The installation of a fuel cell combined heat and power (CHP) generation unit is planned for the production of electrical and thermal energy at the new Air Liquide Research Centre. Transport and storage of dihydrogen was not desirable for availability and safety reasons, so the selected system uses natural gas (CH4) as its source of dihydrogen, generated on site and consumed immediately.
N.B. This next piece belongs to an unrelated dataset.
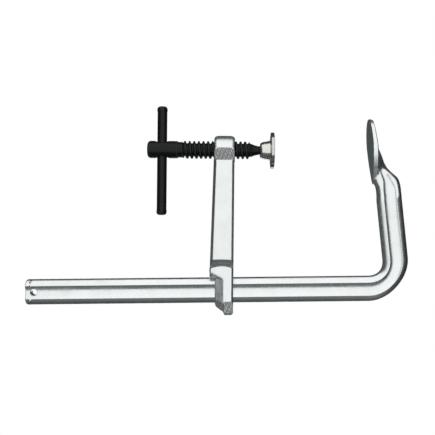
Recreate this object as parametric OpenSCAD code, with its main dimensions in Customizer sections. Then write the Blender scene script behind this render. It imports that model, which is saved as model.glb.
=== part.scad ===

The unit can provide local and continuous production of electrical energy used directly in the building to cover the base load. The thermal energy released by the chemical reaction in the fuel cell is recovered in a water circuit for heating the premises. This is the main advantage of CHP generation: the heat produced when electrical power is generated is recovered and used, whereas in conventional electricity generation by power plants, the turbine exhaust steam is discharged into the natural environment. The energy efficiency of CHP generation is consequently substantially higher and saves primary energy compared with separate production of electricity and heat.
It should also be noted that the use of fuel cell technology avoids the emission of pollutants such as sulphur and nitrogen oxides, in comparison with a more conventional CHP system using a combustion engine.
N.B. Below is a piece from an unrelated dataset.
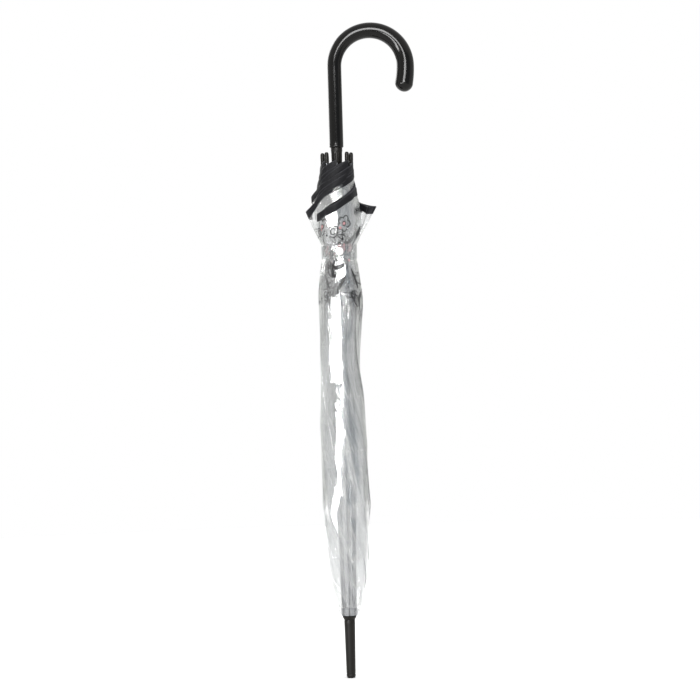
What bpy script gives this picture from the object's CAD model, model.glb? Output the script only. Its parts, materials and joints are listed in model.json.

The system has no moving mechanical parts, and is consequently much quieter than combustion-driven CHP generation, while requiring fewer maintenance operations.
Lastly, in the context of our project, the integration of this technology into our overall design has meant that there is no need to install a generator set for the backup electricity supply, as the CHP unit can be used for this purpose in the event of a power cut on the main supply to the site.
A Fuji N2telligence CHP unit with an electrical output of 100 kW and a thermal output of 110 kW has been selected.
The principal advantages of this system can be summed up as follows:
- high efficiency (> 50% electrical and 40% thermal = 90%) compared with conventional electricity generation (30% to 40% without heat recovery),
- double the efficiency = 50% reduction in CO2 emission,
- zero emission of pollutants,
- production as close as possible to the consumption site,